NLTK has a list of stop words. You can filter them from your token list. This focuses analysis on meaningful terms.


from nltk.corpus import stopwords

stop_words = set(stopwords.words('english'))
filtered_words = [word for word in words if word.lower() not in stop_words]

print("Filtered Words:", filtered_words)


Filtered Words: ['Hello', 'world', '!', 'NLTK', '.', "'s", 'powerful', '.']

Stemming and Lemmatization

These techniques normalize words. Stemming chops off word endings. Lemmatization finds the dictionary root word.

Stemming is faster but less accurate. Lemmatization is slower but more precise. Choose based on your project needs.


from nltk.stem import PorterStemmer, WordNetLemmatizer

stemmer = PorterStemmer()
lemmatizer = WordNetLemmatizer()

word = "running"
print("Stem:", stemmer.stem(word))
print("Lemma:", lemmatizer.lemmatize(word, pos='v'))


Stem: run
Lemma: run

Part-of-Speech Tagging

POS tagging labels words by grammatical role. It identifies nouns, verbs, and adjectives. This adds structure to text.

NLTK's pos_tag function does this. It uses a pre-trained model. The tags follow the Penn Treebank scheme.


from nltk import pos_tag

tagged = pos_tag(['Hello', 'world', 'this', 'is', 'NLTK'])
print("POS Tags:", tagged)


POS Tags: [('Hello', 'NNP'), ('world', 'NN'), ('this', 'DT'), ('is', 'VBZ'), ('NLTK', 'NNP')]

Sentiment Analysis Example

Sentiment analysis gauges emotional tone. It classifies text as positive or negative. This is useful for reviews and feedback.

We can use NLTK's VADER tool. It is designed for social media text. It works well with short, informal language.


from nltk.sentiment.vader import SentimentIntensityAnalyzer

analyzer = SentimentIntensityAnalyzer()
text = "Python and NLTK are amazing for learning NLP!"
scores = analyzer.polarity_scores(text)

print("Sentiment Scores:", scores)


Sentiment Scores: {'neg': 0.0, 'neu': 0.508, 'pos': 0.492, 'compound': 0.6249}

A positive compound score indicates positive sentiment. This score is 0.6249. So the text is quite positive.

Advanced NLP and Beyond NLTK

NLTK is great for learning and classic tasks. For modern deep learning models, other libraries excel. TensorFlow and Keras are popular choices.

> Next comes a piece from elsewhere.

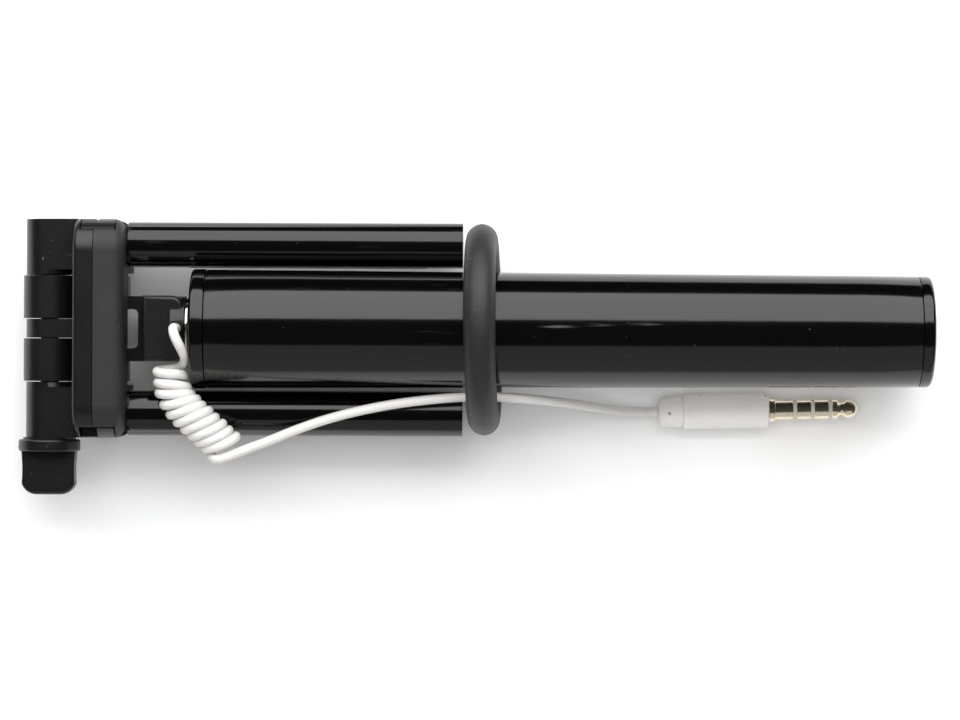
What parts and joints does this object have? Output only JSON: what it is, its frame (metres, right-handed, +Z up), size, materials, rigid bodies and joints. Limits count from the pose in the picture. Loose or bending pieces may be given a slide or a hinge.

You can explore our Intro to Deep Learning with TensorFlow Keras guide. It shows how to build neural networks. These networks can handle complex NLP.

For more advanced AI concepts, see our Deep Learning with Python Guide. It covers broader machine learning topics. This includes neural networks and more.

Understanding core Python is also vital. For example, knowing Understanding Python Closures helps with functional programming. This skill is useful in many AI projects.

Conclusion

Python and NLTK form a powerful NLP duo. They make text analysis accessible to beginners. You learned key steps today.

We covered setup and basic text processing. We also did tokenization and sentiment analysis. These are foundational skills.

Practice is key to mastering NLP. Start with small projects. Analyze tweets or product reviews.

Then explore more complex libraries. The world of natural language processing is vast. Your journey has just begun.